Task brief: Set down word for word each line from the start of the listing through the line that contains "sepal_pattern.points = sepal_pattern.points[:, [0, 2, 1]]", both included.

[start Provided material]

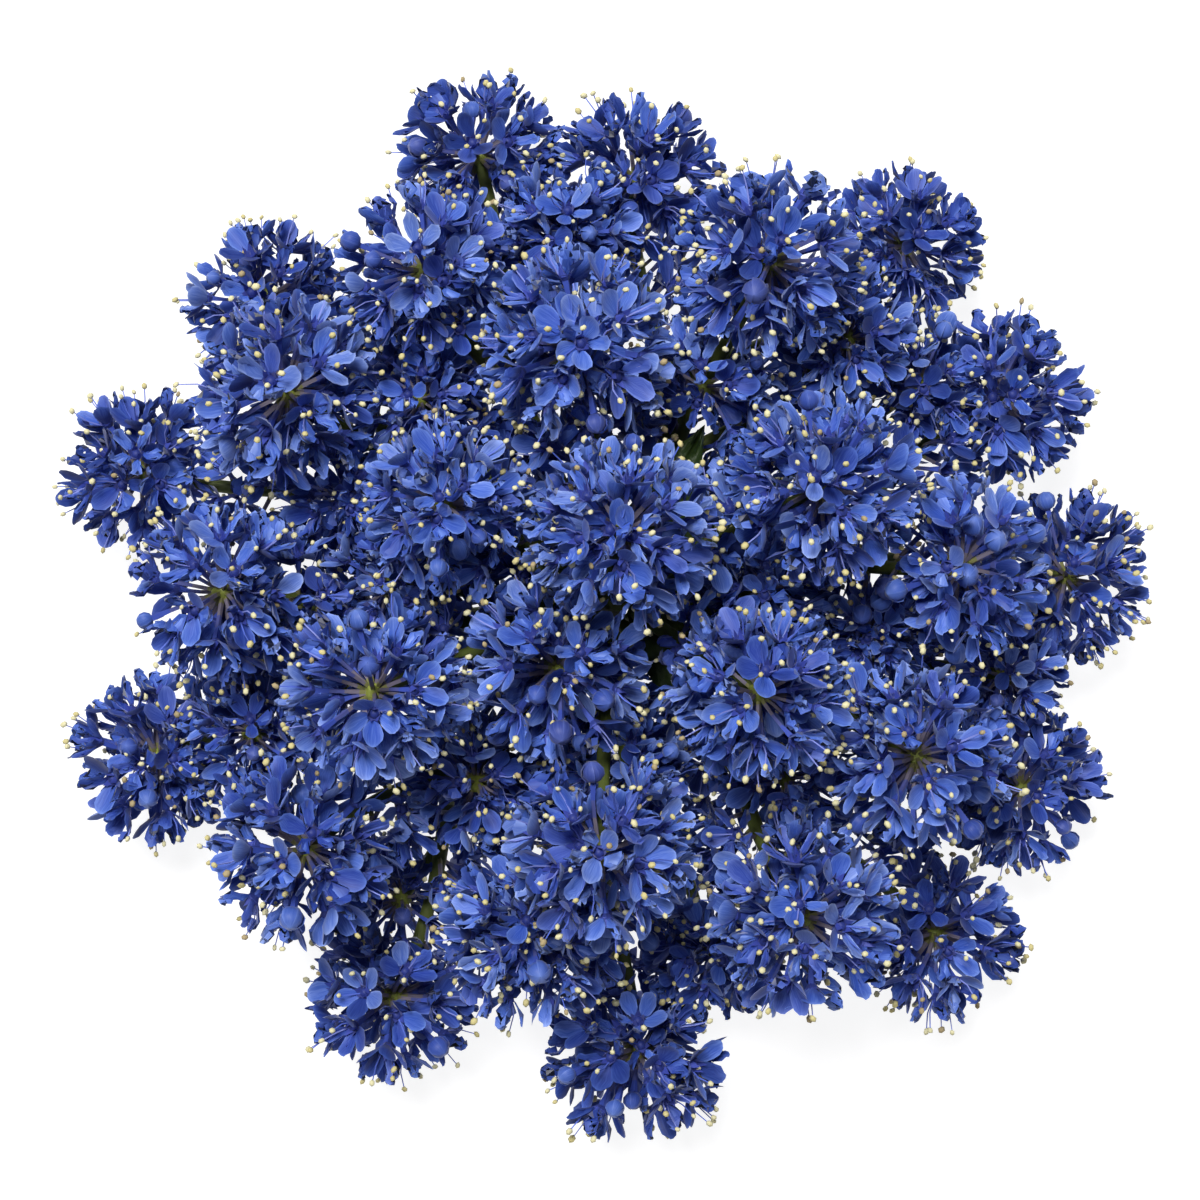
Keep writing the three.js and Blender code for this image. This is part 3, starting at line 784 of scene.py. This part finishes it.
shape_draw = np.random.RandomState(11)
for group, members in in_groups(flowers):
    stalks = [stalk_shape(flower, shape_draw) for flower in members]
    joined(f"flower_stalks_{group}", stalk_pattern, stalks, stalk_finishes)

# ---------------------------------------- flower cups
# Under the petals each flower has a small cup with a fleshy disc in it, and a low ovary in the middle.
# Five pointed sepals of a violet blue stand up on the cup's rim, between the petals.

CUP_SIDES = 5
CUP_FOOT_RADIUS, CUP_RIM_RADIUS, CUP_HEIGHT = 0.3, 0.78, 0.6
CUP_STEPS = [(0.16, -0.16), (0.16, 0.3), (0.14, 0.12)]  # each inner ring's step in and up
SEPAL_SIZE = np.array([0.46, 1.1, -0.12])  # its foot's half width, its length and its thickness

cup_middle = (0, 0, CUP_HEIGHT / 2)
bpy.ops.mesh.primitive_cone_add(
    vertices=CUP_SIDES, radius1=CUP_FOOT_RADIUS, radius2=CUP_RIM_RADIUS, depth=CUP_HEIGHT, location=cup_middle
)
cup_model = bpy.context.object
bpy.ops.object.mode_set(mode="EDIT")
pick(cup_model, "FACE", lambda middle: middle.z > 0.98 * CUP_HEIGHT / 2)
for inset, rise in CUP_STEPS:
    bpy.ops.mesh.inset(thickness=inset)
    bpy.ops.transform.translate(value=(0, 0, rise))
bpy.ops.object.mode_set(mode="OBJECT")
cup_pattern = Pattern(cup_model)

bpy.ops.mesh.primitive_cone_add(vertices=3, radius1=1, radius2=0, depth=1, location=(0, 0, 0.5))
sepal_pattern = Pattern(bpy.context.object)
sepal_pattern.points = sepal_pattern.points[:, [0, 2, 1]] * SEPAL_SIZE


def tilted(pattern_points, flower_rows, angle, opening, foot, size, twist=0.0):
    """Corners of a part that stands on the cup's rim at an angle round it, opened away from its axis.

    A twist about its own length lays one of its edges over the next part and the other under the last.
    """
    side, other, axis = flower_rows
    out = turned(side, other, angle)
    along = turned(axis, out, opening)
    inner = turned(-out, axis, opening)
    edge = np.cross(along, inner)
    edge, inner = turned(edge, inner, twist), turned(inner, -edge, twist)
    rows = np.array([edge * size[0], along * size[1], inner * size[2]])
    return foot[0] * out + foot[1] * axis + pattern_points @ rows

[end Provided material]

Output:
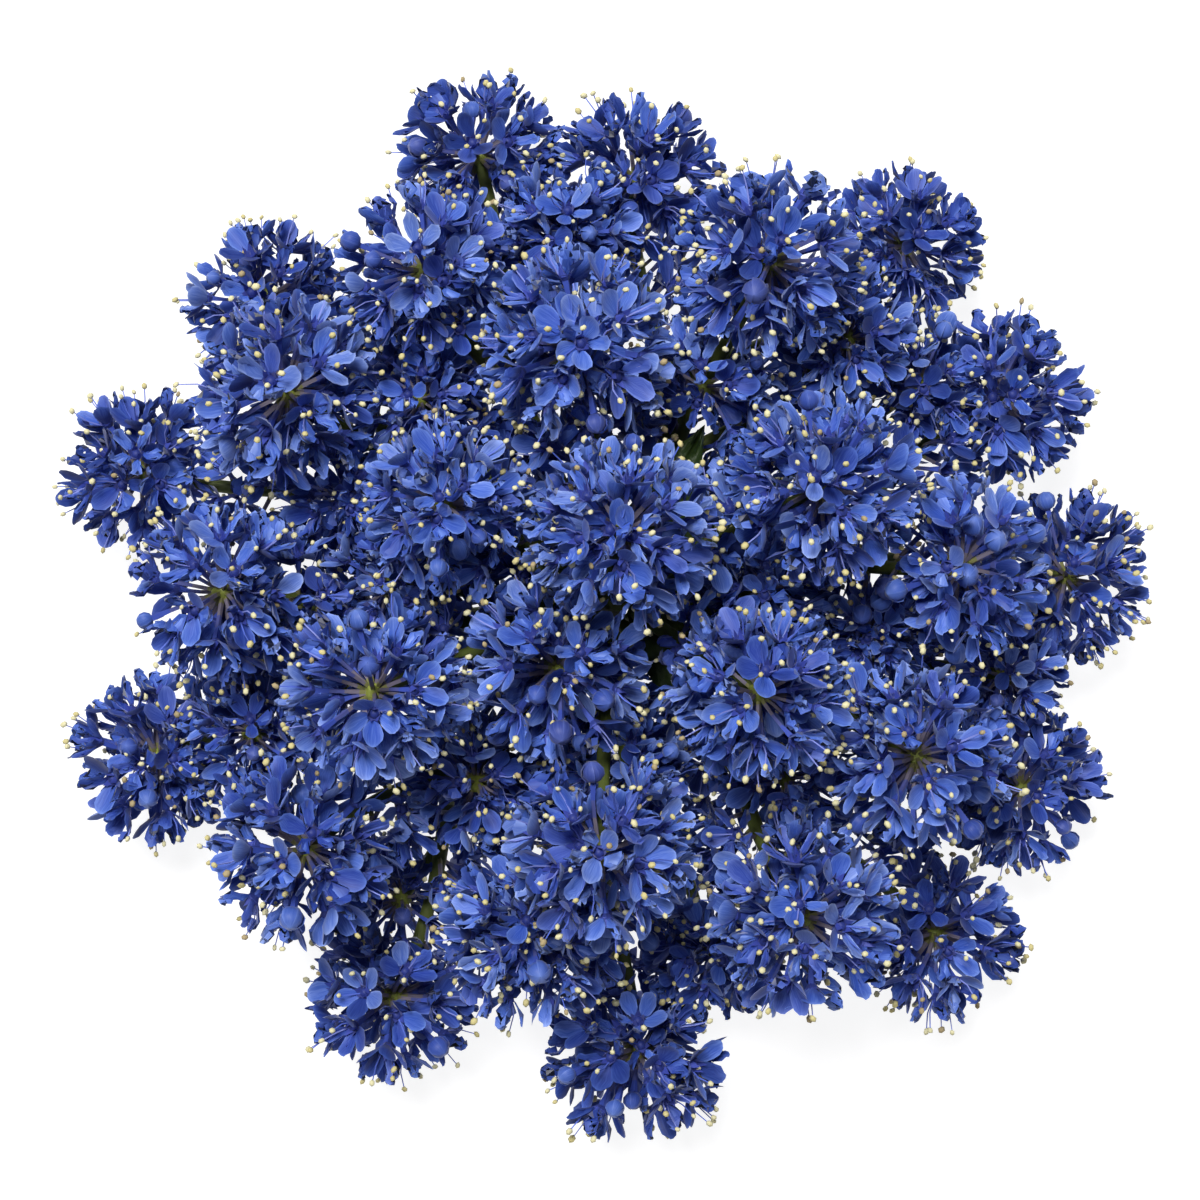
Keep writing the three.js and Blender code for this image. This is part 3, starting at line 784 of scene.py. This part finishes it.
shape_draw = np.random.RandomState(11)
for group, members in in_groups(flowers):
    stalks = [stalk_shape(flower, shape_draw) for flower in members]
    joined(f"flower_stalks_{group}", stalk_pattern, stalks, stalk_finishes)

# ---------------------------------------- flower cups
# Under the petals each flower has a small cup with a fleshy disc in it, and a low ovary in the middle.
# Five pointed sepals of a violet blue stand up on the cup's rim, between the petals.

CUP_SIDES = 5
CUP_FOOT_RADIUS, CUP_RIM_RADIUS, CUP_HEIGHT = 0.3, 0.78, 0.6
CUP_STEPS = [(0.16, -0.16), (0.16, 0.3), (0.14, 0.12)]  # each inner ring's step in and up
SEPAL_SIZE = np.array([0.46, 1.1, -0.12])  # its foot's half width, its length and its thickness

cup_middle = (0, 0, CUP_HEIGHT / 2)
bpy.ops.mesh.primitive_cone_add(
    vertices=CUP_SIDES, radius1=CUP_FOOT_RADIUS, radius2=CUP_RIM_RADIUS, depth=CUP_HEIGHT, location=cup_middle
)
cup_model = bpy.context.object
bpy.ops.object.mode_set(mode="EDIT")
pick(cup_model, "FACE", lambda middle: middle.z > 0.98 * CUP_HEIGHT / 2)
for inset, rise in CUP_STEPS:
    bpy.ops.mesh.inset(thickness=inset)
    bpy.ops.transform.translate(value=(0, 0, rise))
bpy.ops.object.mode_set(mode="OBJECT")
cup_pattern = Pattern(cup_model)

bpy.ops.mesh.primitive_cone_add(vertices=3, radius1=1, radius2=0, depth=1, location=(0, 0, 0.5))
sepal_pattern = Pattern(bpy.context.object)
sepal_pattern.points = sepal_pattern.points[:, [0, 2, 1]] * SEPAL_SIZE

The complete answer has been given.